Many women have rape fantasies. Does this mean they all want to be raped – which is an assumption in our culture? The lie is that porn automatically bypasses real violence as it is just fantasy and free choice – then why have I and so many other women been afraid to question this, discuss it and look into it more deeply? Why are we afraid of having a problem with porn? It is not the same thing as conscious, free love. It is not the same thing as love-making or supported sexual exploration. Not the same thing as sex as a whole body experience or a spiritual experience. Why do we in our culture fail to search for something healthier rather than putting up with the lowest common denominator? Do dire economic circumstances for so many women around the world add up to free and informed consent on their part, for example? Just look at the millions of women and girls under the age of 14 who are trafficked into the slave-porn industry every year.
The reality is what is actually happening to the warm and the soft. To the bodies of women. There is no protection in fantasy – only a protection of the mind from a realisation which it does not like. What is this realisation?
That women are hated. Not individually but as a whole – as a culture. Throughout literature, art, industry, religion, the law, the media, within relationships, throughout every part of society and in every culture of mankind; women are hated by both men and themselves. And this is not a passing fad – something that can be turned around through a single revolution or social upheaval. It is thousands of years of hate and oppression.
Why were you killed Andrea Dworkin? You and many of your generation of feminists who were judged, decried, raped, reduced and vilified. Those feminists who killed themselves, those who died of broken hearts. Those who were forced underground just to survive. You were made extinct and this horror needs to be realised.

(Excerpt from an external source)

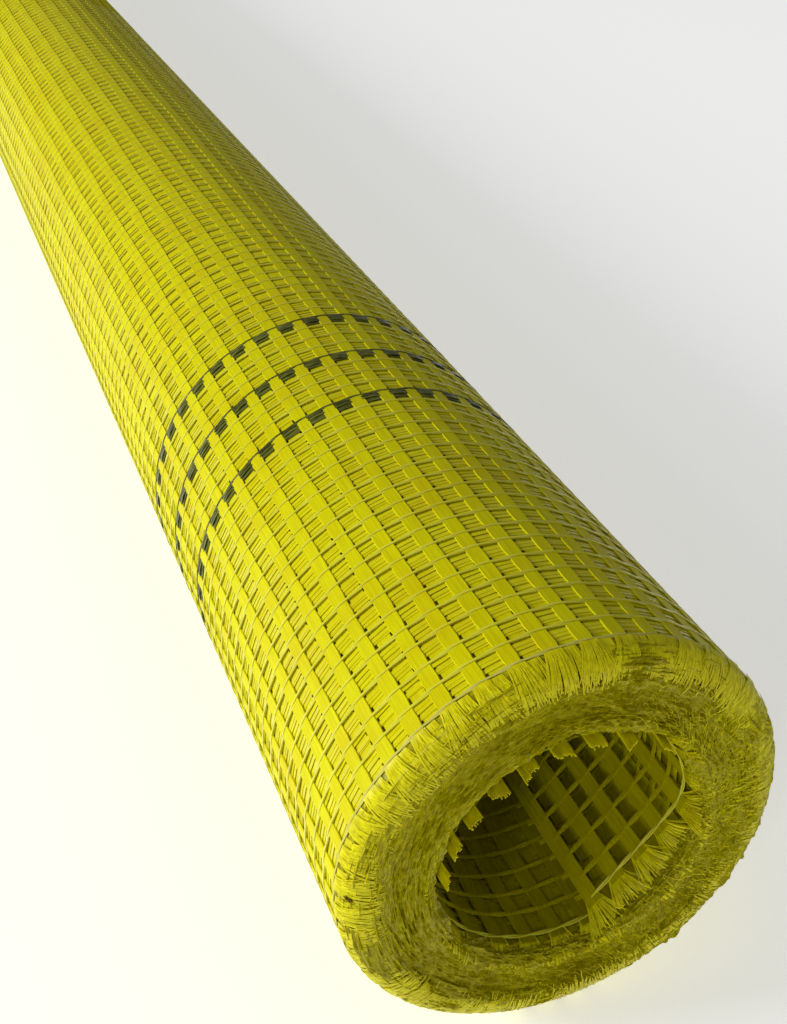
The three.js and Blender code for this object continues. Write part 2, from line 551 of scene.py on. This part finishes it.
def loose_filaments(name, end_x, outwards, count):
    """Single filaments that lie on the matted end. They run round the roll on the left and across it on the
    right, and their middles are raised a little."""
    rng = np.random.default_rng(47)
    total = end_section()[0][-1]
    start = rng.uniform(1.5 * MM, total - 4 * MM, (count, 1))
    angle = rng.uniform(-np.pi, np.pi, (count, 1))
    heading = rng.normal(0, 0.16, (count, 1)) - crushing(angle) ** 2 * rng.normal(0.9, 0.5, (count, 1))
    length = rng.uniform(0.8, 2.8, (count, 1)) * MM
    t = np.linspace(-0.5, 0.5, 3)
    bow = rng.normal(0, 0.12 * MM, (count, 1)) * (1 - 4 * t ** 2)
    distance = start + length * np.sin(heading) * t + bow
    lift = 0.12 * MM + (rng.uniform(0.05, 0.35, (count, 1)) * MM) * (1 - 3 * t ** 2)
    width = np.full((count, 3), 0.10 * MM) * rng.uniform(0.6, 1.4, (count, 1))
    middle_radius = on_end(start, 0.0)[1]
    parts = blades(distance, lift, angle + length * np.cos(heading) * t / middle_radius, width, 0.33)
    grid = place(end_x - outwards * parts[0], parts[1], parts[2])
    strands(name, grid, CUT_FIBRE)


def husk():
    """The brown speck of plant husk that is caught in the fringe on the left: two short blades crossed."""
    t = np.linspace(-0.5, 0.5, 4)
    turn = np.array([[0.5], [1.3]])
    distance = 2.3 * MM + 1.3 * MM * np.sin(turn) * t
    angle = np.radians(176) + 1.3 * MM * np.cos(turn) * t / MAT_OUTER
    width = 0.5 * MM * np.cos(np.pi * t * 0.8) * np.ones_like(distance)
    parts = blades(distance, 0.5 * MM - 0.5 * MM * t ** 2 + 0 * distance, angle, width, 0.33)
    strands("husk", place(NEAR_END - parts[0], parts[1], parts[2]), HUSK)


def end_faces():
    """Both ends of the winding: a matted skin, the fans of the outer weft ends, and loose filaments."""
    # Rows and columns of the skin, blades of a fan and steps along them, and filaments.
    for end, end_x, outwards, rows, columns, blade_count, steps, filaments in (
        ("near", NEAR_END, 1, 104, 520, 30, 4, 4200),
        ("far", FAR_END, -1, 52, 280, 10, 3, 900),
    ):
        matted_end(f"{end}_matted_end", end_x, outwards, rows, columns)
        edge_fans(f"{end}_edge_fans", end_x, outwards, blade_count, steps)
        loose_filaments(f"{end}_loose_filaments", end_x, outwards, filaments)
    husk()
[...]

And so now I turn heavy-hearted to the same fate. As I’m sure that to fight this establishment that has lasted so long I will be subject to the same treatment. But you wanted to see clearly and I want to see clearly too. I will not wander in the fog or the half-light anymore.
I send a clarion call to women who are NOW to rise up out of the dry seeds of our dead passions and the compost of our extinct wilderness and come together to create WOMAN again.
Old Grandmother Time will bring forth truth. This is your legacy, Andrea – your chink of light to inspire us to begin again.